Definition
The speed of an object in a specified direction. In aviation, velocity is used when both how fast something is moving and which way it is moving matter — for example, the airplane's motion through the air, the relative wind, or the flow of air over a wing.
Plain English
How fast something is moving and the direction it's moving in.
Context Anchor
Seen in discussions of airplane feel, airflow over the wings and control surfaces, and how control response changes as the airplane speeds up or slows down.
Derivation
From Latin velocitas, meaning 'swiftness' or 'speed.' In physics and aviation it picked up the added requirement of direction, which is what separates velocity from plain speed.
Why Pilots Care
Velocity affects wind correction, ground track, and energy management; confusing it with speed alone can lead to incorrect drift or descent calculations.
Analogy
A car going 60 miles per hour tells you its speed.

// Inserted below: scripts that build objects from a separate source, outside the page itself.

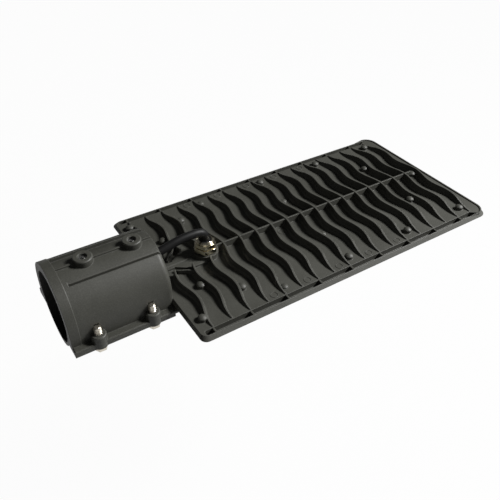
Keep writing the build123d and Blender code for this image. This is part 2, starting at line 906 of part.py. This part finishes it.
def pieces():
    """Every piece of the lamp head, by name."""
    board_hole = board_screw_radius + screw_hole_clearance
    return {
        "housing": housing(),
        "pole_clamp": saddle(),
        "clamp_bolts": [clamp_bolt(x, y) for x, y in both_sides(bolt_spots)],
        "set_screws": [set_screw(x, depth) for x, depth in zip(set_screw_x, set_screw_depth)],
        "gland_body": gland_body(),
        "gland_o_ring": gland_o_ring(),
        "gland_seal": gland_seal(),
        "gland_nut": gland_nut(),
        "power_cable": power_cable(),
        "live_lead": core(-1, "live_lead"),
        "neutral_lead": core(1, "neutral_lead"),
        "earth_lead": earth_core(),
        "earth_terminal": earth_terminal(),
        "earth_screw": earth_screw(),
        "thermal_pad": slab(board_plan(board_hole + screw_hole_clearance), board_top_z, ceiling_z),
        "led_board": slab(board_plan(board_hole), board_z, board_top_z),
        "led_chips": [on_board(x, y, led_side, led_side, led_height) for x, y in led_spots()],
        "driver_chips": regulators(),
        "bridge_rectifier": rectifier(),
        "varistor": upright(varistor_x, varistor_y, board_z - varistor_height, board_z, varistor_radius),
        "fuse": fuse(),
        "terminal_block": terminal_block(),
        "board_screws": [board_screw(x, y) for x, y in both_sides(board_screw_spots)],
        "lens_plate": lens_plate(),
        "lens_gasket": lens_gasket(),
        "lens_frame": lens_frame(),
        "frame_screws": [frame_screw(x, y) for x, y in both_sides(frame_screw_spots)],
    }


os.makedirs("parts", exist_ok=True)
for name, piece in pieces().items():
    shape = Compound(children=piece) if isinstance(piece, list) else piece
    export_step(shape, "parts/" + name + ".step")
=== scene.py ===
import math

import bpy
from mathutils import Matrix, Vector


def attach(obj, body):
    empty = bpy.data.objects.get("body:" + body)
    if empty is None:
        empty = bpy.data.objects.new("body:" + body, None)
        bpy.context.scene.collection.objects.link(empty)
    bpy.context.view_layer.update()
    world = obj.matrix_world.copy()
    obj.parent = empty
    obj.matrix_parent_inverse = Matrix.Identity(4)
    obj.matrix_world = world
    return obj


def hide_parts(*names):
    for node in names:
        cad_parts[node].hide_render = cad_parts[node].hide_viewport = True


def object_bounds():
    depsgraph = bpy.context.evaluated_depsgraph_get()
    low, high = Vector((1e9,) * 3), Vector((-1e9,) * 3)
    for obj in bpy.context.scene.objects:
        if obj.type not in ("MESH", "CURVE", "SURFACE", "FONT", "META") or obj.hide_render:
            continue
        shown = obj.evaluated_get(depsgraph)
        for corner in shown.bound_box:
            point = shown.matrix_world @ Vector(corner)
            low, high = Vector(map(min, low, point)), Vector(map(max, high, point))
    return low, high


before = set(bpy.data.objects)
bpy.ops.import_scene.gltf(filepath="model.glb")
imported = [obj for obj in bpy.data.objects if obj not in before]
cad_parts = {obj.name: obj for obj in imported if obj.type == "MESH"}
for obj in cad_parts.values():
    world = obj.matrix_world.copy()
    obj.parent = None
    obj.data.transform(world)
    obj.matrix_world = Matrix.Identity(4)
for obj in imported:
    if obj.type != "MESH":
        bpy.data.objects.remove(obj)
cad_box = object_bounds()
MM = 0.001

# Sizes of the solids that the scene follows, in millimetres. PLATE_Z is the plate between the fins.
CABLE_RADIUS = 4.0
BORE_RADIUS = 31.5
BORE_END = 87.0
BORE_MARGIN = 0.2
PLATE_Z = -6.5

# Ring pieces, in millimetres: the places as x, y, z and radius, the cross-section as out and up
RING_SIDES = 40
PIN_X = (166.6, 203.1, 239.6, 276.1, 312.6)
PIN_MARKS = [(x, y, PLATE_Z, 3.3) for x in PIN_X for y in (-79.0, 79.0)]
PIN_MARKS.append((225.1, -9.0, PLATE_Z, 4.0))
MARK_SECTION = [(-0.35, -0.1), (-0.18, 0.35), (0.18, 0.35), (0.35, -0.1)]
BOLT_PLACES = [(x, y) for x in (22.0, 69.5) for y in (-40.5, 40.5)]
BOLT_CRESTS = (-6.4, -5.4, -4.4, -3.4, -2.4, -1.4)
BOLT_RADIUS = 2.95
BOLT_SECTION = [(-0.05, -0.4), (-0.05, 0.4), (0.28, 0.06), (0.28, -0.06)]
HOLE_X = (31.5, 74.0)
HOLE_CRESTS = (38.6, 39.6)
HOLE_RADIUS = 4.0
HOLE_SECTION = [(0.05, -0.4), (-0.4, -0.06), (-0.4, 0.06), (0.05, 0.4)]

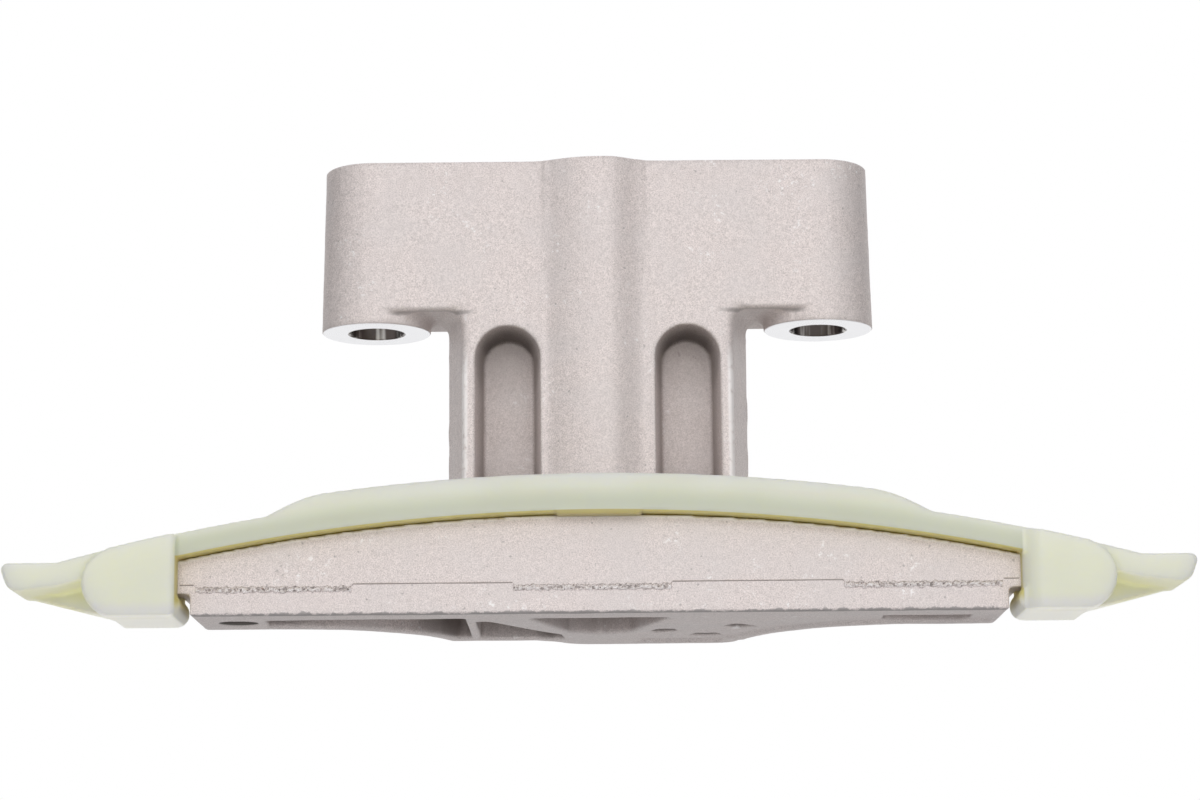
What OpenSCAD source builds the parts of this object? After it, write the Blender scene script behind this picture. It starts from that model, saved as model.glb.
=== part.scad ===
// Timing chain guide: a cast bracket with two bolt bosses carries a moulded slider shoe.
// Millimetres. X runs along the chain, +Y runs from the chain side to the back, +Z points at the engine face.
// The origin lies on the mounting face, midway between the two bolt bores.

/* [Bolt bosses] */
// Distance between the two bolt bores
bolt_spacing = 70; // [66:0.5:80]
// Diameter of each bolt bore
bore_d = 8.5; // [6:0.1:10]
// Diameter of each boss at the mounting face
boss_d = 16.2; // [15:0.1:18]
// Length of each boss from the mounting face to the machined bolt seat
boss_len = 26; // [22:0.5:32]
// Growth of the boss radius over its length, the draft of the casting
boss_flare = 0.5; // [0.2:0.05:0.8]

/* [Head and stem] */
// Height of the plate between the bosses
head_h = 24; // [20:0.5:30]
// Width of the stem at its parting line
stem_w = 47.3; // [44:0.1:50]
// Width of the raised column where it leaves the stem
column_w = 15.6; // [15:0.2:17.6]
// Width of the flat crest of the column
column_crest_w = 6; // [3:0.5:9]
// Distance of the column from the middle of the stem, towards -X
column_shift = 0.4; // [0:0.1:0.9]
// Height of the column over the front of the stem
column_rise = 2.7; // [1.5:0.1:4]
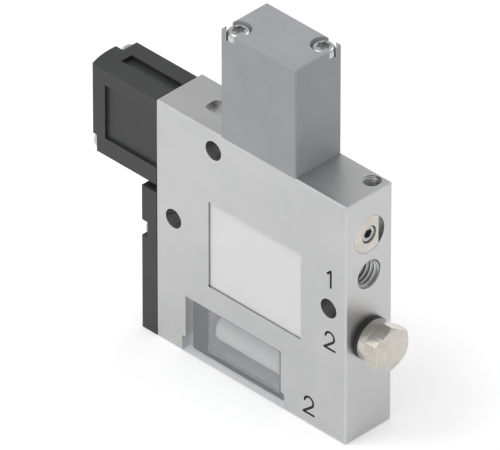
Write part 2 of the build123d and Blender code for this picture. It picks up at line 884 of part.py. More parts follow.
# Valve gasket between the seat block and the body
with BuildPart() as valve_gasket:
    with BuildSketch(facing_right(left, axis_y, cavity_middle)):
        Rectangle(cavity_width - 2 * plate_fit, cavity_top - cavity_bottom - 2 * plate_fit)
        with Locations((0, axis_z - cavity_middle)):
            Circle(jet_entry_dia / 2, mode=Mode.SUBTRACT)
        with Locations((supply_passage_y - axis_y, supply_passage_z - cavity_middle)):
            Circle(valve_inlet_dia / 2, mode=Mode.SUBTRACT)
    extrude(amount=-valve_gasket_thick)
save(valve_gasket.part, "valve_gasket")

# Valve base: the block that holds the seat
with BuildPart() as valve_base:
    with BuildSketch(facing_right(valve_base_x, axis_y, cavity_middle)):
        Rectangle(cavity_width - 2 * plate_fit, cavity_top - cavity_bottom - 2 * plate_fit)
    extrude(amount=-valve_base_thick)
    with BuildSketch(facing_left(seat_x, axis_y, axis_z)):
        Rectangle(seat_recess, seat_recess)
        Circle(seat_dia / 2, mode=Mode.SUBTRACT)
    extrude(amount=-seat_recess_depth, mode=Mode.SUBTRACT)
    drill(facing_right(valve_base_x, axis_y, axis_z), seat_bore_dia, valve_base_thick)
    drill(
        facing_right(valve_base_x, supply_passage_y, supply_passage_z),
        valve_inlet_dia,
        valve_base_thick,
    )
save(valve_base.part, "valve_base")

# Solenoid yoke: one bent strip around the coil
with BuildPart() as solenoid_yoke:
    yoke_line = Plane(origin=(0, axis_y, axis_z), x_dir=(1, 0, 0), z_dir=(0, -1, 0))
    yoke_bottom = -yoke_width / 2
    yoke_top = cavity_above_axis - 2 * plate_fit
    with BuildSketch(yoke_line) as yoke_profile:
        with BuildLine():
            Polyline(
                (seat_x, yoke_bottom),
                (seat_x, yoke_top),
                (yoke_end_x, yoke_top),
                (yoke_end_x, yoke_bottom),
                (yoke_end_x + yoke_sheet, yoke_bottom),
                (yoke_end_x + yoke_sheet, yoke_top - yoke_sheet),
                (bobbin_x, yoke_top - yoke_sheet),
                (bobbin_x, yoke_bottom),
                close=True,
            )
        make_face()
        fillet(yoke_profile.vertices().group_by(Axis.Y)[-1], yoke_bend)
    extrude(amount=yoke_width / 2, both=True)
    drill(
        facing_right(seat_x, axis_y, axis_z),
        core_dia + 2 * bobbin_bore_fit,
        yoke_sheet,
    )
    drill(
        facing_right(yoke_end_x + yoke_sheet, axis_y, axis_z),
        core_dia + 2 * oring_fit,
        yoke_sheet,
    )
save(solenoid_yoke.part, "solenoid_yoke")

# Coil bobbin
with BuildPart() as coil_bobbin:
    with BuildSketch(facing_left(bobbin_x, axis_y, axis_z)):
        Circle(bobbin_tube_dia / 2)
    extrude(amount=bobbin_length)
    for flange_x in (bobbin_x, bobbin_x - bobbin_length + bobbin_flange_thick):
        with BuildSketch(facing_left(flange_x, axis_y, axis_z)):
            Circle(bobbin_flange_dia / 2)
        extrude(amount=bobbin_flange_thick)
    drill(facing_right(bobbin_x, axis_y, axis_z), core_dia + 2 * bobbin_bore_fit, bobbin_length)
save(coil_bobbin.part, "coil_bobbin")

# Coil winding
with BuildPart() as coil_winding:
    with BuildSketch(facing_left(bobbin_x - bobbin_flange_thick, axis_y, axis_z)):
        Circle(winding_dia / 2)
        Circle(bobbin_tube_dia / 2 + oring_fit, mode=Mode.SUBTRACT)
    extrude(amount=bobbin_length - 2 * bobbin_flange_thick)
save(coil_winding.part, "coil_winding")

# Fixed core
with BuildPart() as fixed_core:
    with Locations(facing_right(yoke_end_x, axis_y, axis_z)):
        Cylinder(
            core_dia / 2,
            fixed_core_length,
            align=(Align.CENTER, Align.CENTER, Align.MIN),
        )
save(fixed_core.part, "fixed_core")

# Armature: bored for its spring at the back and for its seal at the front
with BuildPart() as armature:
    armature_length = armature_front_x - armature_back_x
    seal_pocket = armature_seal_thick - armature_seal_proud
    with Locations(facing_right(armature_back_x, axis_y, axis_z)):
        Cylinder(
            core_dia / 2,
            armature_length,
            align=(Align.CENTER, Align.CENTER, Align.MIN),
        )
    drill(
        facing_left(armature_back_x, axis_y, axis_z),
        armature_spring_bore_dia,
        armature_spring_bore_depth,
    )
    drill(
        facing_right(armature_front_x, axis_y, axis_z),
        armature_seal_dia + 2 * oring_fit,
        seal_pocket,
    )
save(armature.part, "armature")

# Armature seal
with BuildPart() as armature_seal:
    with Locations(facing_right(armature_front_x - seal_pocket, axis_y, axis_z)):
        Cylinder(
            armature_seal_dia / 2,
            armature_seal_thick,
            align=(Align.CENTER, Align.CENTER, Align.MIN),
        )
save(armature_seal.part, "armature_seal")

# Springs of the armature and of the manual override
spring_places = (
    (
        "armature_spring",
        core_face_x,
        armature_back_x + armature_spring_bore_depth,
        axis_y,
        axis_z,
        armature_spring_dia,
        armature_spring_turns,
    ),
    (
        "override_spring",
        left - override_spring_length,
        left,
        override_y,
        override_z,
        override_spring_dia,
        override_spring_turns,
    ),
)
for spring_name, spring_start, spring_end, spring_y, spring_z, coil_dia, turns in spring_places:
    spring_rise = spring_end - spring_start - spring_wire_dia
    with BuildPart() as spring:
        with BuildLine() as coil:
            Helix(
                pitch=spring_rise / turns,
                height=spring_rise,
                radius=(coil_dia - spring_wire_dia) / 2,
                center=(spring_start + spring_wire_dia / 2, spring_y, spring_z),
                direction=(1, 0, 0),
            )
        with BuildSketch(Plane(origin=coil.line @ 0, z_dir=coil.line % 0)):
            RegularPolygon(spring_wire_dia / 2, wire_faces)
        sweep(path=coil.line, is_frenet=True)
    save(spring.part, spring_name)

# Manual override button: a stem in the end wall and a longer shaft behind it
with BuildPart() as override_button:
    shaft_start_x = override_shoulder_x + override_rest_gap
    shaft_end_x = left - override_spring_length
    with Locations(facing_right(shaft_start_x, override_y, override_z)):
        Cylinder(
            override_dia / 2,
            shaft_end_x - shaft_start_x,
            align=(Align.CENTER, Align.CENTER, Align.MIN),
        )
        Cylinder(
            override_stem_dia / 2,
            override_stem_proud,
            align=(Align.CENTER, Align.CENTER, Align.MAX),
        )
save(override_button.part, "override_button")

# Contact pins of the electrical socket
for number, pin_y in enumerate((axis_y - pin_spacing / 2, axis_y + pin_spacing / 2), 1):
    with BuildPart() as contact_pin:
        pin_root_x = left - cavity_depth
        with Locations(facing_left(pin_root_x, pin_y, axis_z + socket_above_axis)):
            Cylinder(pin_dia / 2, pin_length, align=(Align.CENTER, Align.CENTER, Align.MIN))
        chamfer(contact_pin.faces().sort_by(Axis.X)[0].edges(), pin_chamfer)
    save(contact_pin.part, f"contact_pin_{number}")

# Cover plate: two notches hold its screws, and a groove holds the gasket
with BuildPart() as cover_plate:
    with BuildSketch(facing_left(left, 0, 0)):
        Rectangle(body_thick, cover_top, align=(Align.CENTER, Align.MIN))
    extrude(amount=cover_thick)
    chamfer(cover_plate.faces().sort_by(Axis.X)[0].edges(), edge_break)
    notch_floor_x = left - cover_thick + cover_notch_depth
    with BuildSketch(facing_left(notch_floor_x, 0, 0)):
        with Locations((-front, cover_notch_z)):
            Rectangle(cover_notch_width, cover_notch, align=(Align.MAX, Align.CENTER))
        with Locations((-rear, cover_top - cover_notch_z)):
            Rectangle(cover_notch_width, cover_notch, align=(Align.MIN, Align.CENTER))
    extrude(amount=cover_notch_depth, mode=Mode.SUBTRACT)
    for screw_y, place_z in cover_screw_places:
        drill(
            facing_left(notch_floor_x, screw_y, place_z),
            cover_screw_dia + 2 * screw_clear,
            cover_thick,
        )
    with BuildSketch(facing_right(left, filter_y, cover_top / 2)):
        RectangleRounded(cover_gasket_width, cover_top - 2 * cover_gasket_end, cover_corner)
    extrude(amount=-cover_gasket_thick, mode=Mode.SUBTRACT)
save(cover_plate.part, "cover_plate")

# Cover gasket
with BuildPart() as cover_gasket:
    with BuildSketch(facing_right(left, filter_y, cover_top / 2)):
        RectangleRounded(
            cover_gasket_width - 2 * plate_fit,
            cover_top - 2 * cover_gasket_end - 2 * plate_fit,
            cover_corner - plate_fit,
        )
    extrude(amount=-cover_gasket_thick)
save(cover_gasket.part, "cover_gasket")

# Cover screws
for number, (screw_y, place_z) in enumerate(cover_screw_places, 1):
    with BuildPart() as cover_screw:
        with Locations(facing_left(notch_floor_x, screw_y, place_z)):
            Cylinder(
                cover_screw_dia / 2,
                cover_thick - cover_notch_depth + cover_thread_length,
                align=(Align.CENTER, Align.CENTER, Align.MAX),
            )
            Cylinder(
                cover_head_dia / 2,
                cover_head_height,
                align=(Align.CENTER, Align.CENTER, Align.MIN),
            )
        star_plane = facing_left(notch_floor_x - cover_head_height, screw_y, place_z)
        star_socket(star_plane, cover_star_size, cover_star_depth)
    save(cover_screw.part, f"cover_screw_{number}")

# Filter window: a clear plate with a lug at each side
with BuildPart() as filter_window:
    with BuildSketch(facing_front(window_x, front, 0)) as window_outline:
        Rectangle(
            window_length + 2 * window_lug,
            window_lug_height,
            align=(Align.CENTER, Align.MIN),
        )
        fillet(window_outline.vertices().group_by(Axis.Y)[-1], window_lug_corner)
        Rectangle(window_length, window_height, align=(Align.CENTER, Align.MIN))
    extrude(amount=-window_thick)
save(filter_window.part, "filter_window")

# Seal behind the window
with BuildPart() as filter_window_seal:
    with BuildSketch(facing_front(window_x, ledge_y, filter_z)):
        RectangleRounded(
            window_length - 2 * window_seal_inset,
            window_height - 2 * window_seal_inset,
            window_corner,
        )
        with Locations((chamber_x - window_x, 0)):
            RectangleRounded(
                chamber_right - chamber_left + 2 * seal_overhang,
                chamber_height + 2 * seal_overhang,
                window_corner,
                mode=Mode.SUBTRACT,
            )
    extrude(amount=window_seal_thick)
save(filter_window_seal.part, "filter_window_seal")

# Filter seal, element and end cap, in a row across the chamber
filter_start_x = chamber_left + filter_seal_thick
filter_end_x = chamber_right - filter_cap_thick
with BuildPart() as filter_seal:
    with BuildSketch(facing_right(chamber_left, filter_y, filter_z)):
        Circle(filter_dia / 2)
        Circle(filter_bore_dia / 2, mode=Mode.SUBTRACT)
    extrude(amount=filter_seal_thick)
save(filter_seal.part, "filter_seal")

with BuildPart() as filter_element:
    with BuildSketch(facing_right(filter_start_x, filter_y, filter_z)):
        Circle(filter_dia / 2)
        Circle(filter_bore_dia / 2, mode=Mode.SUBTRACT)
    extrude(amount=filter_end_x - filter_start_x)
save(filter_element.part, "filter_element")

with BuildPart() as filter_end_cap:
    with BuildSketch(facing_left(chamber_right, filter_y, filter_z)):
        Circle(filter_dia / 2)
    extrude(amount=filter_cap_thick)
    with BuildSketch(facing_left(filter_end_x, filter_y, filter_z)):
        Circle(filter_bore_dia / 2 - oring_fit)
    extrude(amount=filter_cap_spigot)
save(filter_end_cap.part, "filter_end_cap")
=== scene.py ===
import json
from math import cos, pi, radians, sin

import bmesh
import bpy
from mathutils import Matrix, Vector


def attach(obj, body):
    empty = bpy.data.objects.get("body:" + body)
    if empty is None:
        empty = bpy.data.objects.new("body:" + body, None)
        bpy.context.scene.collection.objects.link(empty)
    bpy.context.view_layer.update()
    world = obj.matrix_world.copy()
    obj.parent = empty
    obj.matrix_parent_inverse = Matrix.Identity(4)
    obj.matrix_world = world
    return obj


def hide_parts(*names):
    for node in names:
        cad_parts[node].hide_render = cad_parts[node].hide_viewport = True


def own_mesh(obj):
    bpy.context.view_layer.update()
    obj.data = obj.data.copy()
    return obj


MM = 0.001

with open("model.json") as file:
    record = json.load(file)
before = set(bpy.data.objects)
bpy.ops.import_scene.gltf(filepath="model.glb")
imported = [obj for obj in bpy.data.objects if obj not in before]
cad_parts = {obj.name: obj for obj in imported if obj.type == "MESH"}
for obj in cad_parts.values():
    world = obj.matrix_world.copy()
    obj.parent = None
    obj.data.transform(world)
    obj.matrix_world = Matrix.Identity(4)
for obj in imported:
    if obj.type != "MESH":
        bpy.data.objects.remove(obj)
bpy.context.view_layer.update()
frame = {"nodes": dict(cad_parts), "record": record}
nodes = frame["nodes"]


# Measures of the block, in millimetres, as in the source of the solids
body_right = 20.6
body_front = -5.0
body_top = 44.6
supply_port = (body_right, 0.0, 29.8)
side_port = (body_right, 0.0, 18.1)
base_port = (13.0, 0.0, 0.0)
top_thread = (18.15, 3.0, body_top)
screw_axis = (body_right, 0.0, 37.25)
valve_axis = (0.0, -0.3, 35.6)
pin_axis = (0.0, -0.3, 37.8)

# Threads: the radii at their crests and roots, their pitch and the length that is cut
port_thread = {"core": 2.1, "major": 2.48, "pitch": 0.8, "length": 5.6}
small_thread = {"core": 1.25, "major": 1.47, "pitch": 0.5, "length": 4.1}

# The bores that take the threads: their radii, and how far a cutter stands out of their mouths
port_bore = 2.5
small_bore = 1.48
cut_above = 0.4

# Where a thread starts below its mouth, and how thick its wall is
thread_start = 0.12
thread_wall = 0.03

# Screws: where their heads sit, and the sizes of their heads, star sockets and shanks
silencer_screws = {
    "silencer_screw_1": (-4.5, -3.05, 62.95),
    "silencer_screw_2": (7.6, 3.05, 62.95),
}
valve_screws = {"valve_screw_1": (-33.7, -3.2, 30.1), "valve_screw_2": (-33.7, 2.2, 42.8)}
cover_screws = {"cover_screw_1": (-22.64, -3.4, 18.9), "cover_screw_2": (-22.64, 3.4, 8.1)}
silencer_screw = {"head": 1.9, "height": 1.5, "key": 2.3, "shank": 1.0, "reach": 23.35}
valve_screw = {"head": 1.8, "height": 1.0, "key": 1.7, "shank": 1.0, "reach": 17.1}
cover_screw = {"head": 1.4, "height": 0.85, "key": 1.5, "shank": 0.8, "reach": 6.0}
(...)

A car going 60 miles per hour north gives you its velocity, because now you know both how fast it is moving and which way it is going.
Intuition Check
Do not treat velocity as just another word for speed. Speed tells how fast; velocity tells how fast and in what direction.
Example Sentence 1
As the airplane accelerates down the runway, the velocity of the air over the wings increases until it generates enough lift for takeoff.
Example Sentence 2
Changing wind velocity required the pilot to adjust heading to stay on the intended ground track.